The minimum contribution to your pension is typically 8% of your 'relevant earnings'. This 8% is split as follows:

  • 4% comes from you
  • 3% comes from your employer
  • 1% comes from the government in the form of tax relief

You or your employer can pay in more than the minimum. If you decide to save an additional amount into your pension, your employer may choose to match your contribution, up to a certain level. Some employers are willing to redirect this into a personal pension scheme of your choice.

If you’re employed, 22 years in age or older, and earn more than £10,000 a year, your employer is required to auto-enrol you into a pension scheme. You can opt-out if you wish, although if you do so your employer will re-enrol you every three years.

When joining a workplace pension, you’ll usually be able to choose how your savings will be invested. If you’re not confident choosing investments, your provider will invest in a default fund on your behalf. These are often referred to as ‘lifestyle’ funds.

Lifestyle funds will normally automatically move your savings into lower-risk investments as you near retirement age. This protects your pot from the larger fluctuations in value that higher-risk investments normally experience, but may not be suitable for anyone who chooses to remain invested through retirement.

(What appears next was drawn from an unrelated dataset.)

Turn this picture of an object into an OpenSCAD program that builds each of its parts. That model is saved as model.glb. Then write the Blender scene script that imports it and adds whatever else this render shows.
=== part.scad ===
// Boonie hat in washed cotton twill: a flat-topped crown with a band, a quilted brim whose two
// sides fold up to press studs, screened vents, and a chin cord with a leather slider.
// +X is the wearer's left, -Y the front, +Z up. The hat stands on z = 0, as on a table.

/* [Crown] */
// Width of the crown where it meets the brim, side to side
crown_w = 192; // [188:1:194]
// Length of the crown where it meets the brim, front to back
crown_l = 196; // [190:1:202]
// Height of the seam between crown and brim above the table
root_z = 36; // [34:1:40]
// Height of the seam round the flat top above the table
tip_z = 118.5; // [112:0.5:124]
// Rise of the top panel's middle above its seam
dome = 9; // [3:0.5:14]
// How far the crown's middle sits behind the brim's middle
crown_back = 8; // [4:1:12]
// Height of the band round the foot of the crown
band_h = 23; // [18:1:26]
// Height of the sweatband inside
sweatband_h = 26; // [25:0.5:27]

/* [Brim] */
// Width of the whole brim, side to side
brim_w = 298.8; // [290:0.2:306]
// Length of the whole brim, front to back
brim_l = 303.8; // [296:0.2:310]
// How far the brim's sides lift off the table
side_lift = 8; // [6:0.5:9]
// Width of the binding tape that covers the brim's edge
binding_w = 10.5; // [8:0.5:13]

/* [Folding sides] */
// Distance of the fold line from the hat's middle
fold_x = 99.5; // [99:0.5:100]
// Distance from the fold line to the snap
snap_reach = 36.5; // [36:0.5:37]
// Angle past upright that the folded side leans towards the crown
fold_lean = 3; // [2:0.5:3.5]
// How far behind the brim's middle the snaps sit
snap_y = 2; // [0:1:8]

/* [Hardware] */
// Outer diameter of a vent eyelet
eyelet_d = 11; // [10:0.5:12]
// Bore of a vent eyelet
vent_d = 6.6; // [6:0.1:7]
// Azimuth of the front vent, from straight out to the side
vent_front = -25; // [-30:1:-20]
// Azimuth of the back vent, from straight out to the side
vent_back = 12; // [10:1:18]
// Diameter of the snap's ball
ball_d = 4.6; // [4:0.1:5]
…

As their workplace scheme, some employers will arrange a personal pension for you with a private provider. These are called ‘group personal pensions’, ‘group stakeholder pensions’ or ‘group self- invested personal pensions’.

What is a personal pension?

A personal pension is a type of defined contribution scheme you organise with a provider of your choice. You’ll arrange your contributions with your provider, who’ll then administer your pension for you.

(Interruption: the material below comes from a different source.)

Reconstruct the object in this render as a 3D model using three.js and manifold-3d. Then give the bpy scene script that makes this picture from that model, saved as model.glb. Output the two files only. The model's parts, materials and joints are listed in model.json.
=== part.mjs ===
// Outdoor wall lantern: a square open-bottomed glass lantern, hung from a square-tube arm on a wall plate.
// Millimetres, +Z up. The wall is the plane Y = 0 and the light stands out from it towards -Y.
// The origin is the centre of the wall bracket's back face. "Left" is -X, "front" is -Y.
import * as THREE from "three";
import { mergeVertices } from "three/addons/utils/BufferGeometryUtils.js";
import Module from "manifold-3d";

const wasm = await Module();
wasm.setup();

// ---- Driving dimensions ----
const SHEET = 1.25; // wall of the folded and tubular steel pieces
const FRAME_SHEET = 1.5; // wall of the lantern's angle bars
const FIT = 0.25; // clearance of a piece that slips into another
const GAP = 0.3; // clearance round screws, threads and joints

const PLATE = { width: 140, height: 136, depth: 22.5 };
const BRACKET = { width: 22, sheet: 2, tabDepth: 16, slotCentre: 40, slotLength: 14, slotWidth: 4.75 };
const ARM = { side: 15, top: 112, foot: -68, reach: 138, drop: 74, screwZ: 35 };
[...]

People normally pay into their personal pensions regularly, but some providers will let you pay in lump sums on an ad-hoc basis. This means that a personal pension can give you flexibility if you’re self-employed or have an uncertain income.


You can have both a personal pension and a workplace pension at the same time, but it often makes financial sense to pay into your workplace pension first, as this is where your employer’s contributions will go. Some employers may be willing to contribute into your personal pension.

Your provider will offer you a choice of funds to invest in, and the aim is to grow your fund over time. People often choose to invest in multiple funds, spreading their investment risk over a broad range of assets. This is known as diversification.

A default fund will be available if you don’t feel confident in selecting your own . Additionally, non-workplace personal pensions can offer ‘investment pathway’ funds, designed for savers who don’t have a financial adviser, but want to remain invested as they get closer to retirement.

As with any defined contribution scheme, you get tax relief on your payments into your pension. Your provider will automatically claim 20% tax relief on your behalf. If you pay higher or additional marginal Income Tax rates, you’ll need to claim the extra pension tax relief from HM Revenue and Customs (HMRC).

How much you contribute, and how well your investments perform, will be central in determining the value of your pension pot. Providers also charge fees, which can have a significant effect over time.

Employers can use a personal pension for their workplace pension. This is called a ‘group personal pension’.

Personal pensions include both self-invested personal pensions (or SIPPs) and stakeholder pensions.